• [EXERCISE]:
Quote the lines that run from the line containing "Recreate this object" down to the line containing "hex_turn = 2; // [0:1:30]". Include both of those lines, reproduce each exactly, and omit everything else.

*** DATA PROVIDED

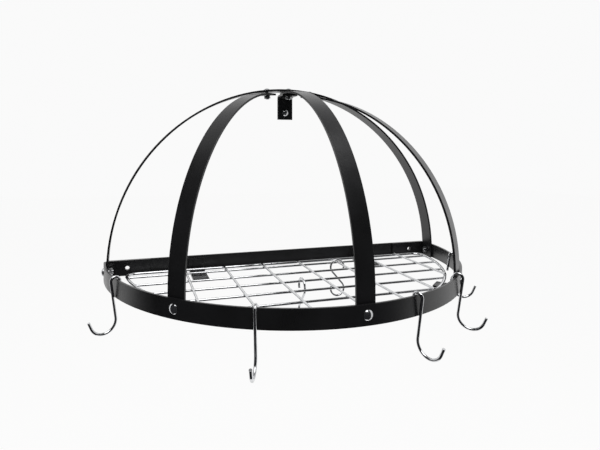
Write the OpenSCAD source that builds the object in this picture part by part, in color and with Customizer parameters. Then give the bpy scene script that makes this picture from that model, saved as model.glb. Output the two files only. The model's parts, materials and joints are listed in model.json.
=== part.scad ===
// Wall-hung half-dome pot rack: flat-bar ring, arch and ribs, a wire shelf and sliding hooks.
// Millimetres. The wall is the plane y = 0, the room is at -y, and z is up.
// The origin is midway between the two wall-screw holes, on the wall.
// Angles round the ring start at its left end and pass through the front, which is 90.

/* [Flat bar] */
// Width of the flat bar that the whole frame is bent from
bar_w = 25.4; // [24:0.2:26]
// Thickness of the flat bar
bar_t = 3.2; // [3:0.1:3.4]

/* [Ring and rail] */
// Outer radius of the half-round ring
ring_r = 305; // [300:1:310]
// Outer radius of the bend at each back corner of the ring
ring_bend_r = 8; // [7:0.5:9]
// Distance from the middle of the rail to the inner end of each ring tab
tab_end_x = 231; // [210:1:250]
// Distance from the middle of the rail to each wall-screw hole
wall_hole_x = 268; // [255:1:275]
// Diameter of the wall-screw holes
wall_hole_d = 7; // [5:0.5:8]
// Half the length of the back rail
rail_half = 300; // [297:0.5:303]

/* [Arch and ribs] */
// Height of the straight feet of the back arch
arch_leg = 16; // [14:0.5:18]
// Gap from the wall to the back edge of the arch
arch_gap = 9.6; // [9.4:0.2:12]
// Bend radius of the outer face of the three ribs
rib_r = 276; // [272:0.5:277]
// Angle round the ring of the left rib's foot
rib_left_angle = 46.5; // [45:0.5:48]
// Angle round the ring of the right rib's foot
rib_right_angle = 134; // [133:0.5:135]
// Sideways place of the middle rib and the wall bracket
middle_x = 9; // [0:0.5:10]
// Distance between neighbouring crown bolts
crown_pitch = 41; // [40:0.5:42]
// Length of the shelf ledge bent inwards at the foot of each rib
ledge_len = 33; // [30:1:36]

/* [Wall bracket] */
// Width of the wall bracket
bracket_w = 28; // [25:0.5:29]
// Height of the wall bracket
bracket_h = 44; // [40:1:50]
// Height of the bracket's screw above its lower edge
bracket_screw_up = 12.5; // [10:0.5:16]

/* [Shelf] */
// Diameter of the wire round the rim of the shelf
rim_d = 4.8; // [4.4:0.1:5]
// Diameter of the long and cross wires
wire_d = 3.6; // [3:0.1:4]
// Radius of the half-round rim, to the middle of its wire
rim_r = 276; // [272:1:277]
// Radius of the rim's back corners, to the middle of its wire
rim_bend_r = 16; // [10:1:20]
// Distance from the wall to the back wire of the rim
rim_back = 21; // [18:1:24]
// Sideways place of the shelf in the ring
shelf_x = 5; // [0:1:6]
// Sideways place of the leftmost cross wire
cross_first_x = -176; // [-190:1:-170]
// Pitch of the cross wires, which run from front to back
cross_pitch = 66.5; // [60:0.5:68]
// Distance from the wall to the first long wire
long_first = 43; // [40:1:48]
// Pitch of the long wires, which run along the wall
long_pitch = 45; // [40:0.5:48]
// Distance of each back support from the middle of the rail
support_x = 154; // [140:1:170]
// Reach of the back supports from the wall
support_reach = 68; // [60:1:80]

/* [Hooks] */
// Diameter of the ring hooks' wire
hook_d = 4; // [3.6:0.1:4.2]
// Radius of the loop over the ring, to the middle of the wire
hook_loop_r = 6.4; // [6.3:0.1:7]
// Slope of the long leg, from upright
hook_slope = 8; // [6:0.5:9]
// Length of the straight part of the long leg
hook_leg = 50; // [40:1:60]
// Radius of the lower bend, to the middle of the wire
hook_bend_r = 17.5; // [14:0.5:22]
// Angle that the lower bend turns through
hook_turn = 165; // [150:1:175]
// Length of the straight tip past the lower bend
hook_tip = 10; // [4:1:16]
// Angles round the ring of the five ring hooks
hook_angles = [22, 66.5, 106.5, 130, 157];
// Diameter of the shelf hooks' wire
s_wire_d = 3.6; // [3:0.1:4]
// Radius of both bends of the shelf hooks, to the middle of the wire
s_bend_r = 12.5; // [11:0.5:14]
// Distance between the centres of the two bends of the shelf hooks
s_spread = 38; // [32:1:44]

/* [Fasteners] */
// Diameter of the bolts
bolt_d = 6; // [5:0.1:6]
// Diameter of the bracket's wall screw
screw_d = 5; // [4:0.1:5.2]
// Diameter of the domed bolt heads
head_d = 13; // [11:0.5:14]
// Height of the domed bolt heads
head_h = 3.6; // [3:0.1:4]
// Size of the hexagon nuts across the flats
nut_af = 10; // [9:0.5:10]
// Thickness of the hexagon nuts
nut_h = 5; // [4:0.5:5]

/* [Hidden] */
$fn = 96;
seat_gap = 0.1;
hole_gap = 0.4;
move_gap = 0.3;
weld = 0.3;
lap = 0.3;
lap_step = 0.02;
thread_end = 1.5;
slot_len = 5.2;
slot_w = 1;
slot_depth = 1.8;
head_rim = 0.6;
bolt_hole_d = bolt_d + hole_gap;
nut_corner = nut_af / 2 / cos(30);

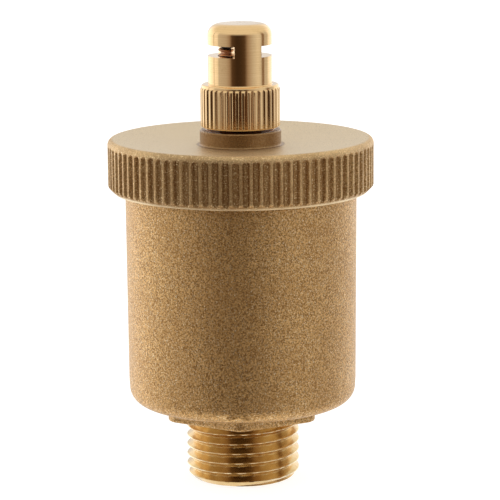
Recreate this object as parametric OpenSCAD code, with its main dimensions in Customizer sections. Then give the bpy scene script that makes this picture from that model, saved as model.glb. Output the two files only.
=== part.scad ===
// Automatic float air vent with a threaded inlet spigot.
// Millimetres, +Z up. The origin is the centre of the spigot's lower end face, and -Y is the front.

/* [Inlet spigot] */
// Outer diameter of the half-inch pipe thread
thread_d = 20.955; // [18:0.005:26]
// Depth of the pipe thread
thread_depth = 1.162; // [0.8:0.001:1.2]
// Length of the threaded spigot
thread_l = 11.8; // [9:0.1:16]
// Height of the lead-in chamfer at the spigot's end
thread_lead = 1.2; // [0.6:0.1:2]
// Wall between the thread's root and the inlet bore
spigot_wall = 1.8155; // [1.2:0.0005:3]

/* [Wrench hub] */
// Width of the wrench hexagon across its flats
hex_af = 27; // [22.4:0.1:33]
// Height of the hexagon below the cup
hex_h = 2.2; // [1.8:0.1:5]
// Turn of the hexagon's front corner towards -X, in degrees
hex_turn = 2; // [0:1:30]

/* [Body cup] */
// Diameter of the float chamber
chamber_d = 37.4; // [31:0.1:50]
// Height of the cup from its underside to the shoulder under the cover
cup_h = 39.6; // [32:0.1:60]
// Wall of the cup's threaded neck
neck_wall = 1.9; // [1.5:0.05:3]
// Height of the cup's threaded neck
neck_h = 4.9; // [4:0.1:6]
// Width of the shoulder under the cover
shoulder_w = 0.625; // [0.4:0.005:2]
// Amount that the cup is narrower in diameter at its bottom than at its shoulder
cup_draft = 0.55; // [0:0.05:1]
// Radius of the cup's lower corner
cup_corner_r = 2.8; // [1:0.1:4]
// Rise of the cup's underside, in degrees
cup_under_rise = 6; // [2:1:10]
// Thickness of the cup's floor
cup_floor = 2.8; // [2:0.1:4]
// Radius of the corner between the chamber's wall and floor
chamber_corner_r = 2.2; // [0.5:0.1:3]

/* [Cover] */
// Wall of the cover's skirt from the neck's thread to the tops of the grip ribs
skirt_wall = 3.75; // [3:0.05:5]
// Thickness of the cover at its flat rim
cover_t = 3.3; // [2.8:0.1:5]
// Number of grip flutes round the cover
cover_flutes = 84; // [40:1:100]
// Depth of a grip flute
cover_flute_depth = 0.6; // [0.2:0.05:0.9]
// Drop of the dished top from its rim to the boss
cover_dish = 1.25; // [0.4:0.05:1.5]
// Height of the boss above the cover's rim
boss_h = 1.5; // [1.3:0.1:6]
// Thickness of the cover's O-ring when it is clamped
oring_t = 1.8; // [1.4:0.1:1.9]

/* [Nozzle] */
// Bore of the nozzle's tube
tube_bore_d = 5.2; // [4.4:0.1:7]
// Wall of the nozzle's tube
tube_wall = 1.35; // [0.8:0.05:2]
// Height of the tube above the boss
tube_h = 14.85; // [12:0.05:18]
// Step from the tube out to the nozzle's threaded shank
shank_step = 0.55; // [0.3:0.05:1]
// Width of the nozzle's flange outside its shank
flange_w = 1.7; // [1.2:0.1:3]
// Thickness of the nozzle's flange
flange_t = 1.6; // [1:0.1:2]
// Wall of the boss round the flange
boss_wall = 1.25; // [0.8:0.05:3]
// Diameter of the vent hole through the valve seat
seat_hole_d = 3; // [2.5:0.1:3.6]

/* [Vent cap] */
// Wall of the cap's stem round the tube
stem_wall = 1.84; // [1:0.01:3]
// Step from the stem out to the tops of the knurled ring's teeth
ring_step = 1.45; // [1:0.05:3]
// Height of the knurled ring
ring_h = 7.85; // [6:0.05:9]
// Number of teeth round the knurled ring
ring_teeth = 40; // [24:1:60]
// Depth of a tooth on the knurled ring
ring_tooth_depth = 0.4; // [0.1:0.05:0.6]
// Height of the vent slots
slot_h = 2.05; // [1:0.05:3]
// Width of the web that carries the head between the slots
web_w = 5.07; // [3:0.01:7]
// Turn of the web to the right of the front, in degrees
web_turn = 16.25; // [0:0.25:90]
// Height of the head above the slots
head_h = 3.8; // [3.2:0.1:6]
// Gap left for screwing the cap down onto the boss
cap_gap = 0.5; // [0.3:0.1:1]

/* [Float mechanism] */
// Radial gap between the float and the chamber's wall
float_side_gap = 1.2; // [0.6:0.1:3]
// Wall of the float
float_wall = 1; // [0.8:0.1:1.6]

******

• [ANSWER TO THE EXERCISE]:
Recreate this object as parametric OpenSCAD code, with its main dimensions in Customizer sections. Then give the bpy scene script that makes this picture from that model, saved as model.glb. Output the two files only.
=== part.scad ===
// Automatic float air vent with a threaded inlet spigot.
// Millimetres, +Z up. The origin is the centre of the spigot's lower end face, and -Y is the front.

/* [Inlet spigot] */
// Outer diameter of the half-inch pipe thread
thread_d = 20.955; // [18:0.005:26]
// Depth of the pipe thread
thread_depth = 1.162; // [0.8:0.001:1.2]
// Length of the threaded spigot
thread_l = 11.8; // [9:0.1:16]
// Height of the lead-in chamfer at the spigot's end
thread_lead = 1.2; // [0.6:0.1:2]
// Wall between the thread's root and the inlet bore
spigot_wall = 1.8155; // [1.2:0.0005:3]

/* [Wrench hub] */
// Width of the wrench hexagon across its flats
hex_af = 27; // [22.4:0.1:33]
// Height of the hexagon below the cup
hex_h = 2.2; // [1.8:0.1:5]
// Turn of the hexagon's front corner towards -X, in degrees
hex_turn = 2; // [0:1:30]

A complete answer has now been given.